Paula.cl
Era julio de 2001 o 2002. Fuimos un grupo de tres personas a hacer unos trabajos a la isla Chulín, en el archipiélago de las islas Desertores en Chiloé. Por una semana. El día que nos volvíamos, se nos apareció un temporal que obligó a cerrar todos los puertos. No pudimos zarpar. Estuvimos tres días esperando que mejorara, hasta que un viejo chilote se envalentonó y, a punta de mareo y vómitos, nos llevó en su lancha hasta Quinchao.
Al segundo día de espera yo ya estaba desesperado, aburrido, y me esperaban cosas importantes en Santiago.
-No se afane, -me dijo la señora de la casa donde nos alojábamos-, si aquí en las islas hay que saber hacer quelcún.
Cuando la mar se pone brava, los chilotes hacen quelcún. Fondean su embarcación en la caleta más cercana y aguardan que escampe. Por mientras, toman mate. Y esperan. Sin afanarse. En esas islas del mar interior, el tiempo de las personas todavía está determinado por el tiempo, o sea por el clima. No hay caso con apurarse.
Me acordé de esta historia cuando leía El aroma del tiempo.
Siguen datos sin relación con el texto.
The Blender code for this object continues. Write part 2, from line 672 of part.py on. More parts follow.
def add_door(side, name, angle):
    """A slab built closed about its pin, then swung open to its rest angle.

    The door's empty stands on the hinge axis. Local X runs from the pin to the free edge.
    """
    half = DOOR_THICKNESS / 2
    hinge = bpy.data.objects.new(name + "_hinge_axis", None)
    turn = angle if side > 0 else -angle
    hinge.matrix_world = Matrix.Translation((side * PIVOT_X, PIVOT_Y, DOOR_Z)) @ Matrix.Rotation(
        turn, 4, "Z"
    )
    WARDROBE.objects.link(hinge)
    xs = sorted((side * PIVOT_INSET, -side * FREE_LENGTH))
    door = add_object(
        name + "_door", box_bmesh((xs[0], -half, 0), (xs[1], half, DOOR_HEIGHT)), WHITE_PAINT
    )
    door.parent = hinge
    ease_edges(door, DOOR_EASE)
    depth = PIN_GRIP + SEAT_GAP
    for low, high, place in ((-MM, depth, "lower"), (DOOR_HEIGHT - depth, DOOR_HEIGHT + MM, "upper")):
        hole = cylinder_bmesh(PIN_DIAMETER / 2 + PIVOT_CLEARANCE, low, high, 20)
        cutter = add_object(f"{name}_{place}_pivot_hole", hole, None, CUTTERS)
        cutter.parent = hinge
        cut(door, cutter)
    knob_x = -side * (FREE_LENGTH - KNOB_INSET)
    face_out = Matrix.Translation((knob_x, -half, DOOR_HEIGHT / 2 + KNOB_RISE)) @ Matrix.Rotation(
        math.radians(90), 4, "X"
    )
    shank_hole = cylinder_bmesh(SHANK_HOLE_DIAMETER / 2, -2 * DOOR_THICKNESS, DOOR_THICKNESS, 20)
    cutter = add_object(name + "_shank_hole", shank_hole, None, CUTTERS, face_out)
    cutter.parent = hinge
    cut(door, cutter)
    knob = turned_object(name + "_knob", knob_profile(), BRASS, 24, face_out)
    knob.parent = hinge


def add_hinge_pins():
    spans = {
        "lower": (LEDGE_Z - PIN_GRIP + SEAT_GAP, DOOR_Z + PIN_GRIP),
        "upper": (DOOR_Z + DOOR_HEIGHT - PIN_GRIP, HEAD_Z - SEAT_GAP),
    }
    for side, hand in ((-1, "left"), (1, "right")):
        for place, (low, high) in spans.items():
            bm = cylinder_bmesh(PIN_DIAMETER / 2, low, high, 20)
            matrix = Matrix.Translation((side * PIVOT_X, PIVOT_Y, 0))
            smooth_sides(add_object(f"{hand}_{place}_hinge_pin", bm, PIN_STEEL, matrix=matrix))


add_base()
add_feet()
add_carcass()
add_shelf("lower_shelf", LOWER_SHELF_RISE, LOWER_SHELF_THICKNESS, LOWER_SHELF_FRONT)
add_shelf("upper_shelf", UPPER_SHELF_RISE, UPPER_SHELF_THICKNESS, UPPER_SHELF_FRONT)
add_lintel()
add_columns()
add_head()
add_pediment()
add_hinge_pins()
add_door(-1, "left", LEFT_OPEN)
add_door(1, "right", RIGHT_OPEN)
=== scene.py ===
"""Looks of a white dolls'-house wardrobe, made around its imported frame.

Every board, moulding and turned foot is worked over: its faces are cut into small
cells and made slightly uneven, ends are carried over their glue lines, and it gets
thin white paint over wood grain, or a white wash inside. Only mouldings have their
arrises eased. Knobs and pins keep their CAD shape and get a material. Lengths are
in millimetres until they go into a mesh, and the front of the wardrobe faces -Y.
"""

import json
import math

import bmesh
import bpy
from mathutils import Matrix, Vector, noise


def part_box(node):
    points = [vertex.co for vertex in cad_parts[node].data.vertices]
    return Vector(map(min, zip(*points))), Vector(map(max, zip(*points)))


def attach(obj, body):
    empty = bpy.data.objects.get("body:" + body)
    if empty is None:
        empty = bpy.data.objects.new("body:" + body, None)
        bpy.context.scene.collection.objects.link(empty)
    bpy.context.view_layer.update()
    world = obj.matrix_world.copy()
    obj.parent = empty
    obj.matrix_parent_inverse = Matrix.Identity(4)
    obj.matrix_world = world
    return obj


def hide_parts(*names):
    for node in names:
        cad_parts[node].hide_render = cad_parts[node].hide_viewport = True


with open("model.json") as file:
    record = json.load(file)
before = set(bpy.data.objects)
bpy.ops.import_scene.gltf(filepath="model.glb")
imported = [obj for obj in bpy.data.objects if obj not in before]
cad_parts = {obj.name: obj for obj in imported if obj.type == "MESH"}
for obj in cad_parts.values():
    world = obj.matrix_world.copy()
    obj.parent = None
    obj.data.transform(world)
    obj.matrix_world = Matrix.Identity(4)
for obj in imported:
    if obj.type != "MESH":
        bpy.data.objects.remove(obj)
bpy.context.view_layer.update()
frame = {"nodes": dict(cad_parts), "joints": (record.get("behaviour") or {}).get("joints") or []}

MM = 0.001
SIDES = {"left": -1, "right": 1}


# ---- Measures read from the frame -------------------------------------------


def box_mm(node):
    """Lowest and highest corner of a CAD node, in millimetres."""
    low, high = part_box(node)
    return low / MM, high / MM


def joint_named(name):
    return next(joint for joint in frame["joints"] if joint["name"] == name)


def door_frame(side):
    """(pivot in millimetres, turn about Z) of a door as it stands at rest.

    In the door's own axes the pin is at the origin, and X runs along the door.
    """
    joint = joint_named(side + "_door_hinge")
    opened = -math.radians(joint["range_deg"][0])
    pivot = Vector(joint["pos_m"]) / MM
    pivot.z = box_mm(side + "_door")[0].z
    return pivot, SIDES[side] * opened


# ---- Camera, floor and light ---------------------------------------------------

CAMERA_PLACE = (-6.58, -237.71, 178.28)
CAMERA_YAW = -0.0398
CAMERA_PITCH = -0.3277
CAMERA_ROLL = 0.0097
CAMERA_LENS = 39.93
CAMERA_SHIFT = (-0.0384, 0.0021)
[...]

Un ensayo filosófico sobre el arte de demorarse, de Byung-Chul Han. Lo leí estando en Tirúa, en territorio mapuche, también haciendo un quelcún, diríamos personal, esperando que otras aguas se calmasen. El libro trata sobre la crisis temporal en que vivimos. Un tiempo disperso, atomizado, que ha perdido el significado, donde todo se hace efímero, vacío. Dice Han que los intervalos, los umbrales, o sea, las esperas son zonas de pérdida y de olvido, de angustia y miedo La espera provoca sufrimiento, sugiere el filósofo, cuando el cumplimiento de lo prometido, el momento de posesión de lo esperado, se dilata. El exceso de espera genera angustia, sobre todo cuando se abre a algo desconocido. Pero los intervalos, las esperas, también son espacios de esperanza, de espera que prepara la llegada. Son ámbitos de anticipación, de algo que no está sucediendo, pero que está por venir. Son el lugar de la promesa.
Para el que aprende a esperar -el que sabe hacer quelcún- el camino, la trayectoria, la espera es tan importante como la meta. La peregrinación, dice Han, no es solo un espacio vacío entre la partida y la llegada, sino que es constitutivo de la meta. El camino es en sí mismo una plegaria. Es una transición. Este espacio transitorio me recordó la frase que Cristián García-Huidobro hizo famosa al bajar del K2, en el Himalaya pakistaní, que marcó a muchos de los que amamos la montaña y que hoy en tiempos de récords y de carreras adquiere más significado: "La cumbre no es más que una excusa para recorrer una bella trayectoria". La meta, sin camino, no existe.
Es el problema de funcionar solo conforme a metas. La orientación exclusiva hacia el resultado hace que el espacio intermedio carezca de relevancia.
Los umbrales, las esperas -hacer quelcún- provocan sufrimiento, pero también traen felicidad. Ofrecen una narrativa. Confieren una orientación, es decir, un sentido, a la vida. El tiempo acelerado, el tiempo de los que no tienen tiempo, el tiempo como una suma de acontecimientos desarticulados, termina por desorientar y entristecer. Pierde su aroma.